### Challenge
Repeat exactly, and only, the lines from the one that contains "bead_y = leaf_height" through the one that contains "for node in", both ends included.

** Start **

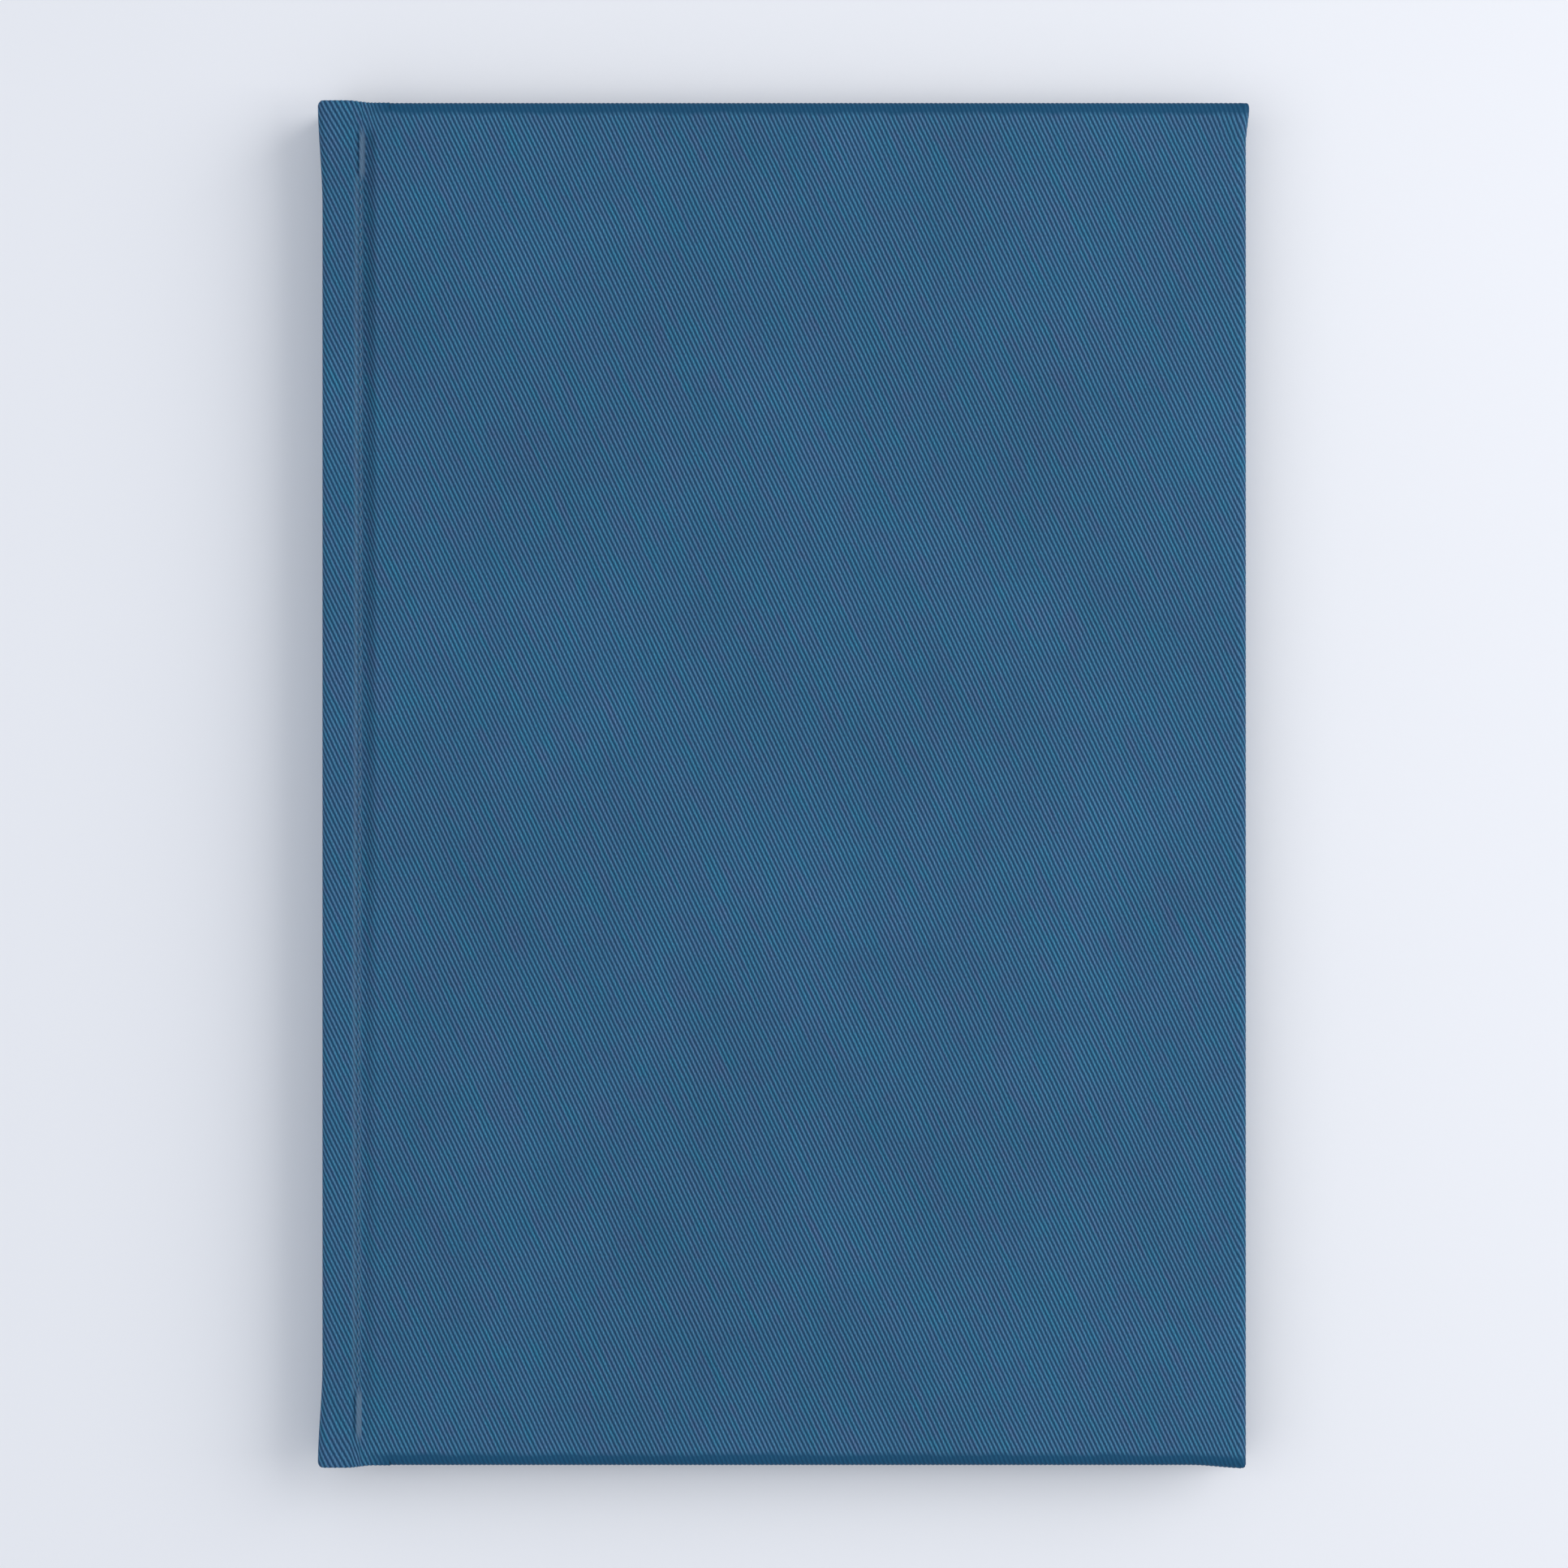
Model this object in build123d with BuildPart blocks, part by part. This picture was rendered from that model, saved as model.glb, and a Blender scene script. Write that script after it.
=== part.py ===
from build123d import *
import os

# A closed, case-bound logbook lying on its back cover. Millimetres.
# X runs from the spine (-X) to the fore edge, Y from tail to head, Z from the back cover up to the front cover.

# Driving dimensions
case_width = 150.0          # spine face to fore edge of the covers
case_height = 221.2         # tail to head over the boards
spine_height = 222.0        # tail to head at the spine, where the doubled cloth stands proud
case_thickness = 12.0       # outer face to outer face
cloth = 0.35                # book cloth
board = 1.95                # grey board of the covers
paper = 0.15                # endpaper
inlay = 1.2                 # card strip in the spine
turn_in = 15.0              # width of the cloth folded over on the inside
square = 3.0                # overhang of the covers past the leaves
joint_width = 8.25          # spine face to the cloth on a board's spine edge
ridge_width = 5.0           # flat top between the spine face and the pressed joint
joint_depth = 2.2           # depth of the pressed joint
block_setback = 2.6         # spine face to the folds of the sections
section_count = 8
leaf_gap = 0.02             # between neighbours in the stack
corner_radius = 0.8         # outer corners of the case
fold_radius = 0.3           # rounding of a section along its fold

# Positions worked out from them
spine_face = -case_width / 2
fore_edge = case_width / 2
cover_start = spine_face + joint_width
board_start = cover_start + cloth
fold_x = spine_face + block_setback
leaf_edge = fore_edge - cloth - square
leaf_height = case_height - 2 * cloth - 2 * square
cover = 2 * cloth + board + paper
block_low = cover + leaf_gap
block_high = case_thickness - cover - leaf_gap
sections_height = block_high - block_low - 2 * (paper + leaf_gap)
section_pitch = (sections_height + leaf_gap) / section_count
section_thickness = section_pitch - leaf_gap

# Layers behind the folds, counted from the folds towards the spine face
tape_width = 12.0
tape_thickness = 0.25
tape_stations = {"tape_head": 60.0, "tape_middle": 0.0, "tape_tail": -60.0}
stitch = 0.2                # side of a flattened thread
kettle_station = 98.0       # kettle knots, from mid height
kettle_radius = 0.16
kettle_length = 0.3
mull_height = 200.0
mull_thickness = 0.15
lining_height = 210.0
lining_thickness = 0.2
tape_face = fold_x - leaf_gap
stitch_face = tape_face - tape_thickness - leaf_gap
mull_face = stitch_face - stitch - leaf_gap
lining_face = mull_face - mull_thickness - leaf_gap
lining_margin = 0.1         # from the ends of the layers to the covers
band_radius = 0.75          # bead of a headband
band_tongue = 6.0           # length of its strip glued to the spine

os.makedirs("parts", exist_ok=True)


def save(builder, name):
    builder.part.label = name
    export_step(builder.part, f"parts/{name}.step")


def box_between(low, high):
    """A box from its low corner to its high corner, added to the current builder."""
    middle = [(a + b) / 2 for a, b in zip(low, high)]
    with Locations(tuple(middle)):
        Box(*[b - a for a, b in zip(low, high)])


def sheet_sketch(x_low, x_high, height, radius):
    """An outline with rounded corners at its fore edge."""
    with Locations(((x_low + x_high) / 2, 0)):
        outline = Rectangle(x_high - x_low, height)
    fillet(outline.vertices().group_by(Axis.X)[-1], radius)


# Covers: board, cloth with its turn-ins, and pastedown, from the outer face inwards
for side, outer_face, inward in (("back", 0.0, 1), ("front", case_thickness, -1)):
    board_face = Plane.XY.offset(outer_face + inward * cloth)
    inner_face = Plane.XY.offset(outer_face + inward * (cloth + board))
    covered_face = Plane.XY.offset(outer_face + inward * (2 * cloth + board))
    window_edge = fore_edge - cloth - turn_in
    window_height = case_height - 2 * cloth - 2 * turn_in

    with BuildPart() as cover_board:
        with BuildSketch(board_face):
            sheet_sketch(board_start, fore_edge - cloth, case_height - 2 * cloth, corner_radius - cloth)
        extrude(amount=inward * board)
    save(cover_board, f"{side}_board")

    with BuildPart() as cover_cloth:
        with BuildSketch(Plane.XY.offset(outer_face)):
            sheet_sketch(cover_start, fore_edge, case_height, corner_radius)
        extrude(amount=inward * (2 * cloth + board))
        with BuildSketch(board_face):
            sheet_sketch(board_start, fore_edge - cloth, case_height - 2 * cloth, corner_radius - cloth)
        extrude(amount=inward * board, mode=Mode.SUBTRACT)
        with BuildSketch(inner_face):
            with Locations(((cover_start + window_edge) / 2, 0)):
                Rectangle(window_edge - cover_start, window_height)
        extrude(amount=inward * cloth, mode=Mode.SUBTRACT)
    save(cover_cloth, f"{side}_cloth")

    with BuildPart() as pastedown:
        with BuildSketch(covered_face):
            with Locations(((board_start + leaf_edge) / 2, 0)):
                Rectangle(leaf_edge - board_start, leaf_height)
        extrude(amount=inward * paper)
        with BuildSketch(inner_face):
            with Locations(((board_start + window_edge) / 2, 0)):
                Rectangle(window_edge - board_start, window_height)
        extrude(amount=inward * cloth)
    save(pastedown, f"{side}_pastedown")

    # The cloth from the spine's edge, over the ridge and down into the pressed joint
    joint_start = spine_face + corner_radius + leaf_gap
    joint_end = cover_start - leaf_gap
    outer_line = [
        (joint_start, 0.0),
        (spine_face + ridge_width - 0.4, 0.05),
        (spine_face + ridge_width + 0.5, 0.9),
        (spine_face + ridge_width + 1.9, joint_depth),
        (joint_end, joint_depth - 0.6),
    ]
    inner_line = [
        (joint_end, joint_depth - 0.6 + cloth),
        (spine_face + ridge_width + 1.85, joint_depth + cloth),
        (spine_face + ridge_width + 0.2, 0.9 + cloth * 0.8),
        (spine_face + ridge_width - 0.7, cloth),
        (joint_start, cloth),
    ]
    with BuildPart() as joint_cloth:
        with BuildSketch(Plane.XZ):
            with BuildLine():
                Polyline(
                    *[(x, outer_face + inward * depth) for x, depth in outer_line + inner_line],
                    close=True,
                )
            make_face()
        extrude(amount=spine_height / 2, both=True)
    save(joint_cloth, f"{side}_joint_cloth")

# Spine: the cloth round it, and the card strip behind the cloth
with BuildPart() as spine_cloth:
    with BuildSketch(Plane.XZ):
        with Locations((spine_face + corner_radius / 2, case_thickness / 2)):
            around = Rectangle(corner_radius, case_thickness)
        fillet(around.vertices().group_by(Axis.X)[0], corner_radius * 0.999)
        with Locations((spine_face + (corner_radius + cloth) / 2, case_thickness / 2)):
            Rectangle(
                corner_radius - cloth,
                case_thickness - 2 * cloth,
                mode=Mode.SUBTRACT,
            )
    extrude(amount=spine_height / 2, both=True)
save(spine_cloth, "spine_cloth")

with BuildPart() as spine_inlay:
    box_between(
        (spine_face + cloth, -case_height / 2 + cloth, corner_radius),
        (spine_face + cloth + inlay, case_height / 2 - cloth, case_thickness - corner_radius),
    )
save(spine_inlay, "spine_inlay")

# Flyleaves: the free halves of the endpapers
for side, low in (("back", block_low), ("front", block_high - paper)):
    with BuildPart() as flyleaf:
        box_between((fold_x, -leaf_height / 2, low), (leaf_edge, leaf_height / 2, low + paper))
    save(flyleaf, f"{side}_flyleaf")

# Sections, counted from the front cover, each with its own sewing thread
for number in range(1, section_count + 1):
    low = block_low + paper + leaf_gap + (section_count - number) * section_pitch
    middle = low + section_thickness / 2

    with BuildPart() as section:
        box_between(
            (fold_x, -leaf_height / 2, low),
            (leaf_edge, leaf_height / 2, low + section_thickness),
        )
        fillet(section.edges().filter_by(Axis.Y).group_by(Axis.X)[0], fold_radius)
    save(section, f"section_{number}")

    with BuildPart() as sewing_thread:
        for station in tape_stations.values():
            reach = tape_width / 2 + leaf_gap
            box_between(
                (stitch_face - stitch, station - reach - stitch, middle - stitch / 2),
                (stitch_face, station + reach + stitch, middle + stitch / 2),
            )
            for end in (-1, 1):
                near, far = sorted((station + end * reach, station + end * (reach + stitch)))
                box_between(
                    (stitch_face, near, middle - stitch / 2),
                    (fold_x, far, middle + stitch / 2),
                )
        with BuildSketch(Plane.YZ.offset(fold_x)):
            with Locations((-kettle_station, middle), (kettle_station, middle)):
                Circle(kettle_radius)
        extrude(amount=-kettle_length)
    save(sewing_thread, f"sewing_thread_{number}")

# Layers across the folds: tapes, mull, paper lining and the two bands
layer_low = cover + lining_margin
layer_high = case_thickness - cover - lining_margin

for name, station in tape_stations.items():
    with BuildPart() as tape:
        box_between(
            (tape_face - tape_thickness, station - tape_width / 2, layer_low),
            (tape_face, station + tape_width / 2, layer_high),
        )
    save(tape, name)

with BuildPart() as mull:
    box_between(
        (mull_face - mull_thickness, -mull_height / 2, layer_low),
        (mull_face, mull_height / 2, layer_high),
    )
save(mull, "mull")

with BuildPart() as spine_lining:
    box_between(
        (lining_face - lining_thickness, -lining_height / 2, layer_low),
        (lining_face, lining_height / 2, layer_high),
    )
save(spine_lining, "spine_lining")

bead_y = leaf_height / 2 + band_radius + leaf_gap
for name, end in (("headband", 1), ("tailband", -1)):
    tongue_low, tongue_high = sorted((end * (leaf_height / 2 - band_tongue), end * bead_y))
    with BuildPart() as band:
        with BuildSketch(Plane.XY.offset(layer_low)):
            with Locations((fold_x + 0.1, end * bead_y)):
                Circle(band_radius)
        extrude(amount=layer_high - layer_low)
        box_between(
            (tape_face - tape_thickness, tongue_low, layer_low),
            (tape_face, tongue_high, layer_high),
        )
    save(band, name)
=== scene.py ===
import math
import random

import bmesh
import bpy
import numpy as np
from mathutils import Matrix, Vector


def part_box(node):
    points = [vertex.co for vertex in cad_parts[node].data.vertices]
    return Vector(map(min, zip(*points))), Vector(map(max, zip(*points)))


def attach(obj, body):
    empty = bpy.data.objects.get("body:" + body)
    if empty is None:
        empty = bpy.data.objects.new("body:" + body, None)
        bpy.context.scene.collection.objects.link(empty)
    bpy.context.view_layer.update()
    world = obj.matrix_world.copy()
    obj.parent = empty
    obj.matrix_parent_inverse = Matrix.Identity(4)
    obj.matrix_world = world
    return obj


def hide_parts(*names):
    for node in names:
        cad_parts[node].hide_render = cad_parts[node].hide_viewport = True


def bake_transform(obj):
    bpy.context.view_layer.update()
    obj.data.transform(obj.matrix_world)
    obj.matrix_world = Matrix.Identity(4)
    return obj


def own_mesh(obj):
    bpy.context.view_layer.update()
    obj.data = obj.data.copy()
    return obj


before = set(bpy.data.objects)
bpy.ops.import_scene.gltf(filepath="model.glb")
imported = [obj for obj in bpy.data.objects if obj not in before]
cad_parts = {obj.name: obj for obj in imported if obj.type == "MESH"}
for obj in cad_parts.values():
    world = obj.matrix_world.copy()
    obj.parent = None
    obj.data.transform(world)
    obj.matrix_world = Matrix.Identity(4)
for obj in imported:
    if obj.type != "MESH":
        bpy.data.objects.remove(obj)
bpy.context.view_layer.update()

# A closed hardback logbook in blue twill book cloth. Metres, in the frame's axes:
# X from the spine (-X) to the fore edge, Y from tail to head, Z up.

MM = 0.001
random.seed(7)

# ---------------------------------------------------------------- places taken from the frame

SPINE_LOW, SPINE_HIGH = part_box("spine_cloth")
COVER_LOW, COVER_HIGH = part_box("front_cloth")
FLY_LOW, FLY_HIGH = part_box("front_flyleaf")
INLAY_LOW, INLAY_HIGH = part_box("spine_inlay")
TOP = COVER_HIGH.z                      # outer face of the front cover; the back cover's is at 0
SPINE_X = SPINE_LOW.x
FORE_X = COVER_HIGH.x
HEAD_Y = COVER_HIGH.y                   # head edge of the covers
SPINE_HEAD_Y = SPINE_HIGH.y             # head edge of the spine
WRAP = COVER_HIGH.z - COVER_LOW.z       # cloth, board and turn-in together
PAPER = FLY_HIGH.z - FLY_LOW.z
TURN_IN = 15 * MM                       # cloth folded over inside a cover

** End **

### Complete output
bead_y = leaf_height / 2 + band_radius + leaf_gap
for name, end in (("headband", 1), ("tailband", -1)):
    tongue_low, tongue_high = sorted((end * (leaf_height / 2 - band_tongue), end * bead_y))
    with BuildPart() as band:
        with BuildSketch(Plane.XY.offset(layer_low)):
            with Locations((fold_x + 0.1, end * bead_y)):
                Circle(band_radius)
        extrude(amount=layer_high - layer_low)
        box_between(
            (tape_face - tape_thickness, tongue_low, layer_low),
            (tape_face, tongue_high, layer_high),
        )
    save(band, name)
=== scene.py ===
import math
import random

import bmesh
import bpy
import numpy as np
from mathutils import Matrix, Vector


def part_box(node):
    points = [vertex.co for vertex in cad_parts[node].data.vertices]
    return Vector(map(min, zip(*points))), Vector(map(max, zip(*points)))


def attach(obj, body):
    empty = bpy.data.objects.get("body:" + body)
    if empty is None:
        empty = bpy.data.objects.new("body:" + body, None)
        bpy.context.scene.collection.objects.link(empty)
    bpy.context.view_layer.update()
    world = obj.matrix_world.copy()
    obj.parent = empty
    obj.matrix_parent_inverse = Matrix.Identity(4)
    obj.matrix_world = world
    return obj


def hide_parts(*names):
    for node in names:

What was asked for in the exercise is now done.